By Belle Hatfield
People gathered at lunch on Thursday, Feb. 14 to pledge support for the One Billion Rising movement’s global day of action that focuses the spotlight on global violence against women and girls.
Speaking at the noontime gathering Major Peter Rowe, of the Salvation Army, plucked from the headlines, news that South African para-olympian Oscar Pistorius had been arrested just the day before, after his girlfriend was found shot to death in their South African home.
Violence against women, he said, is an epidemic that begins in the home and is perpetuated across generations.
Calling the statistic “heart wrenching” he quoted from a paper by Canadian researcher Marika Morris that suggests that in 1997, in family–related cases, the father was the perpetrator in 97 per cent of cases of sexual assault and 71 per cent of physical assaults in Canada.

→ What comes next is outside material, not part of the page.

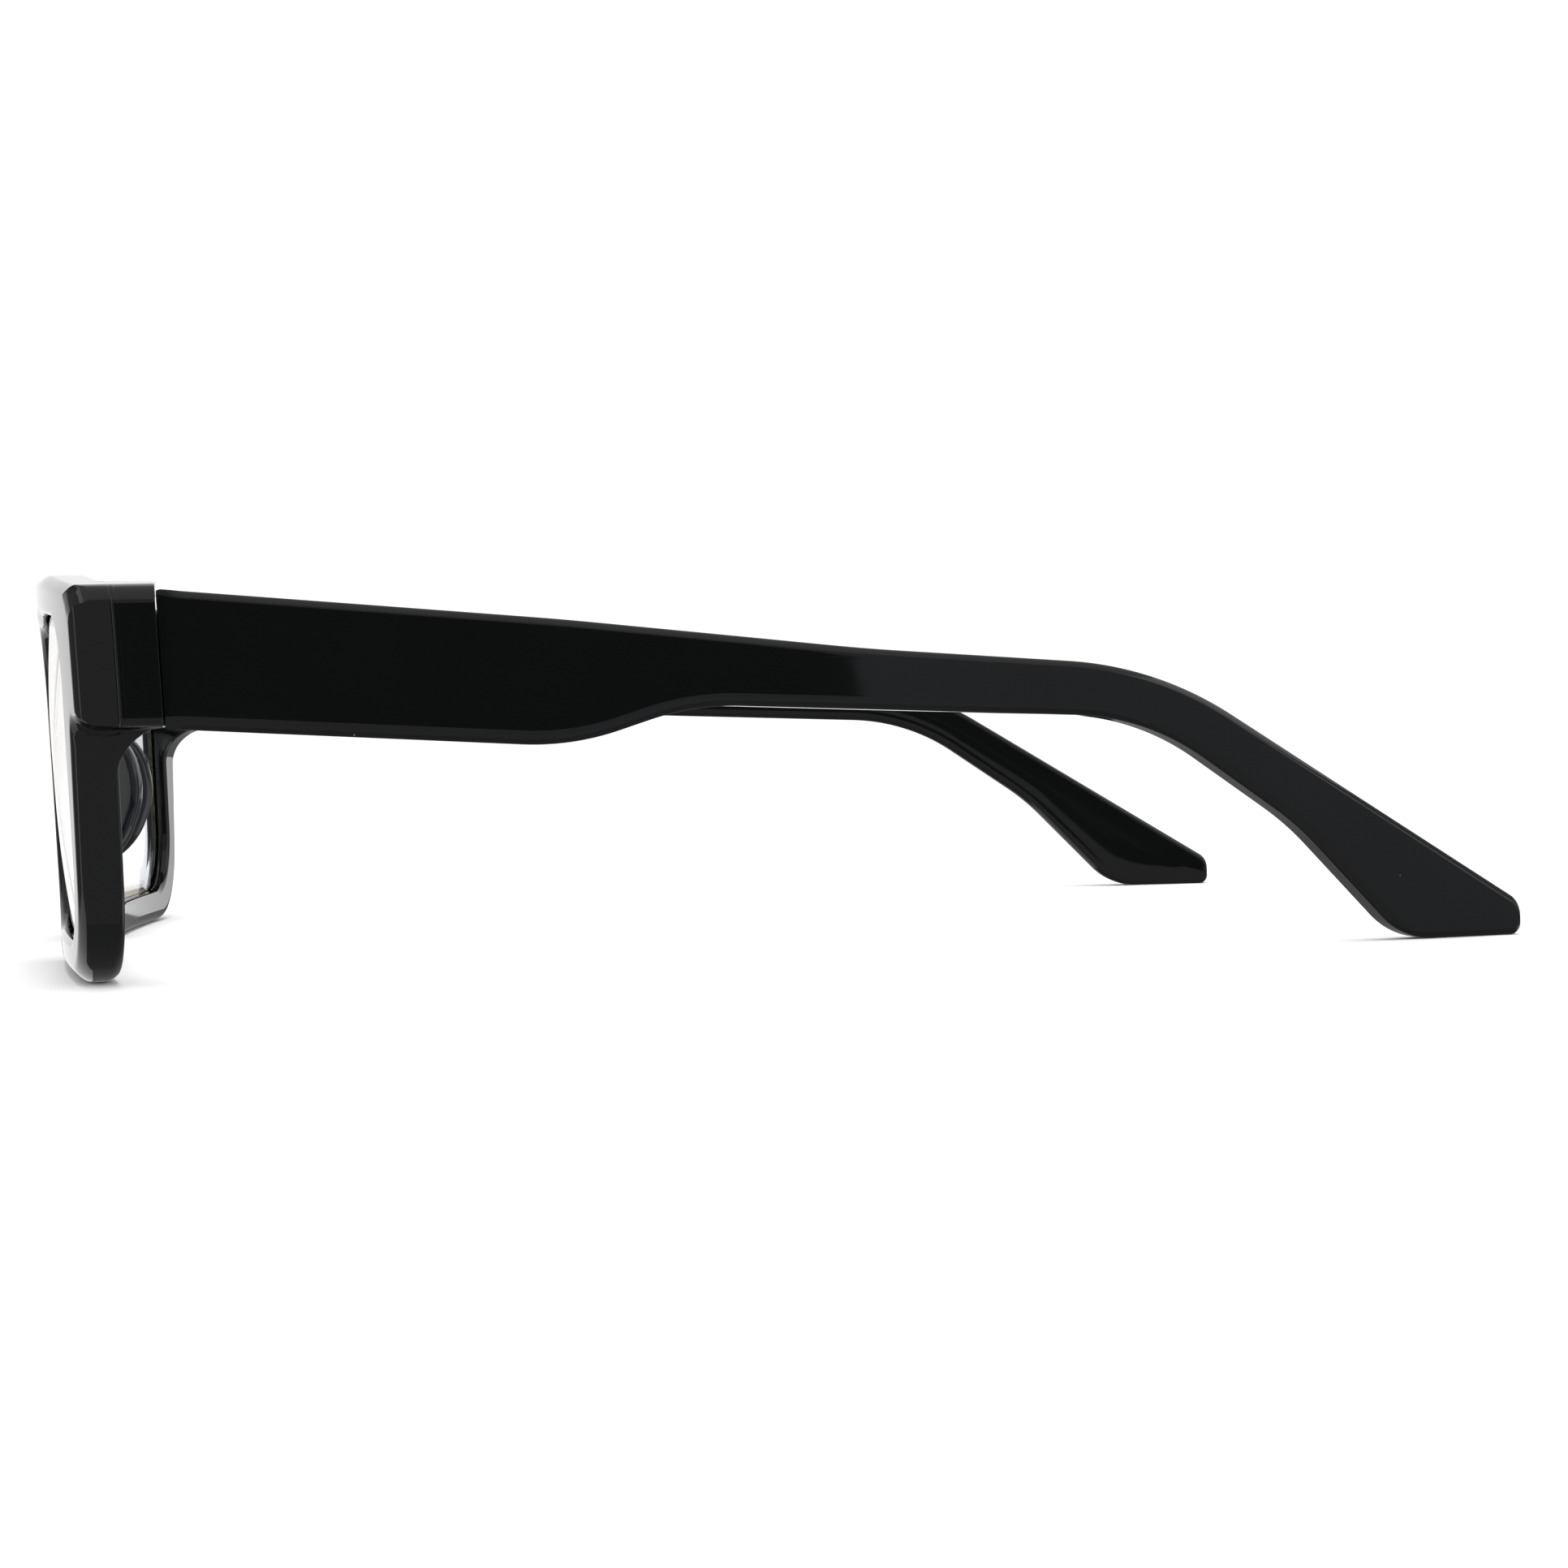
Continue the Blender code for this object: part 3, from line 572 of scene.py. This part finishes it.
templeShape = {
    "halfThickness": 2.15,
    "middleX": 68.0,
    "slope": -0.01212,
    "bow": -0.56,  # per metre
    "tipBow": 0.68,
    "tipBowFrom": 105.6,
    "earThinning": 0.12,
    "seamFlush": 0.65,  # how much shallower the outer bevel is where the temple meets the front
    "seamGap": 0.02,
    "innerBevel": (0.9, 0.8),
    "outerBevel": (1.0, 0.75),
    "spacing": 0.45,
    "rows": 9,
    # y, z, corner radius, bevel pull of the run that follows
    "upper": [
        (0.0, 31.4, 0, 0.08),
        (-0.27, 38.15, 0.25, 0.8),
        (38.0, 34.6, 300, 0.8),
        (68.0, 31.2, 200, 0.8),
        (98.3, 28.85, 38, 0.9),
        (138.35, 3.5, 2.2, 0.35),
        (138.35, 1.7, 0, 0.35),
    ],
    "lower": [
        (0.0, 31.4, 0, 0.08),
        (0.26, 24.95, 0.25, 1.3),
        (38.6, 22.3, 26, 1.3),
        (50.6, 26.05, 26, 1.2),
        (97.0, 23.75, 26, 1.1),
        (113.2, 12.35, 30, 1.1),
        (124.9, 0.0, 8, 1.0),
        (138.35, 0.0, 1.1, 0.35),
        (138.35, 1.7, 0, 0.35),
    ],
    "marks": [
        ((-0.26, 38.0), (0.26, 25.1)),
        ((1.5, 37.95), (1.5, 24.85)),
        ((20.0, 36.2), (20.0, 23.6)),
        ((36.5, 34.7), (36.5, 22.5)),
        ((44.0, 34.0), (44.0, 24.1)),
        ((51.5, 33.0), (51.5, 26.0)),
        ((72.0, 30.9), (72.0, 24.9)),
        ((90.0, 29.4), (88.5, 24.1)),
        ((98.4, 27.9), (95.5, 23.2)),
        ((105.0, 24.6), (101.0, 20.8)),
        ((113.0, 19.6), (108.5, 15.6)),
        ((121.0, 14.5), (115.5, 10.1)),
        ((127.0, 10.7), (120.0, 5.4)),
        ((132.0, 7.5), (125.0, 0.9)),
        ((135.6, 5.2), (131.0, 0.0)),
        ((137.6, 3.9), (137.3, 0.0)),
    ],
}


def templeMiddle(y, shape):
    # the middle plane bows in along its length and straightens a little at the tip
    past = np.maximum(0, y - shape["tipBowFrom"] * mm)
    x = shape["middleX"] * mm + shape["slope"] * y + shape["bow"] * y * y + shape["tipBow"] * past ** 2
    return x, shape["slope"] + 2 * shape["bow"] * y + 2 * shape["tipBow"] * past


def makeTemple(name, shape):
    upper = Outline(shape["upper"], -1, False)
    lower = Outline(shape["lower"], 1, False)
    places = pairedPlaces(upper, lower, shape["marks"], shape["spacing"] * mm)
    half = shape["halfThickness"] * mm
    innerBevel = tuple(v * mm for v in shape["innerBevel"])
    outerBevel = tuple(v * mm for v in shape["outerBevel"])
    edge = slabEdge(half, innerBevel, outerBevel, 0.1, 0.55)
    flat, depth = slabGrid(upper, lower, places, edge, shape["rows"], (0.10 * mm, 0.02 * mm))
    y, z = flat[..., 0] + shape["seamGap"] * mm * (flat[..., 0] < 60 * mm), flat[..., 1]
    ear = smoothStep(y / mm, 80, 118)
    depth = depth * (1 - shape["earThinning"] * ear)
    nearSeam = 1 - smoothStep(y / mm, 0.4, 2.4)
    depth = np.where(depth > 0, depth + (half - depth) * shape["seamFlush"] * nearSeam, depth)
    x, slope = templeMiddle(y, shape)
    size = np.sqrt(1 + slope ** 2)
    px = x + depth / size
    py = y - depth * slope / size
    grid = np.stack([px, py + seamY, z], 2)
    return meshPiece(name, [gridPart(grid, False)])


templeLeft = makeTemple("polished_temple_left", templeShape)
templeRight = mirroredPiece(templeLeft, "polished_temple_right")
for piece, body, node in (
    (templeLeft, "left_temple", "temple_left"),
    (templeRight, "right_temple", "temple_right"),
):
    evenShading(piece)
    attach(piece, body)
    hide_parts(node)
print("temples made:", len(templeLeft.data.polygons), "faces each")


lensShape = {
    "count": 168,  # points round the lens
    "rows": 12,
    "bulge": 0.8,
    "faces": (1.2, 2.8),  # depths of the front and rear faces at the edge
    # pull into the rim, depth behind the rim's front
    "edge": [(0.0, 1.2), (0.7, 1.7), (0.75, 1.8), (0.75, 2.2), (0.7, 2.3), (0.0, 2.8)],
}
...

“It is mind-numbing to think that so much of this goes unchecked. Our attitude of apathy and indifference is aiding this criminal activity,” he said.
He said violence against women is everyone’s concern because directly, or indirectly, it affects everyone in our society. When society assists women in moving out of situations of violence and abuse, Rowe said it effects powerful change.
“The benefits flow to their children, to their neighbourhood, the economy – to everyone,’ he said.
For two weeks leading up to the Feb. 14 closing ceremony, pledge sheets were distributed throughout Yarmouth, Shelburne and Digby counties.
Bernadette MacDonald, executive director of the Tri-County Women’s Centre, said thousands of names have been gathered to add to those pledged throughout the world.
One Billion Rising is a global call to action, based on an often-quoted statistic that suggests, over their lifetimes, women across the world have a one in three risk of being beaten or raped.
“With the world population at 7 billion, this adds up to more than one billion women and girls,” she said.
The global movement seeks to engage one billion people in expressing their commitment to stopping violence against women and girls.
The event included a stomp dance led by Marilyn Francis, of the Acadia First Nation Native Women's group.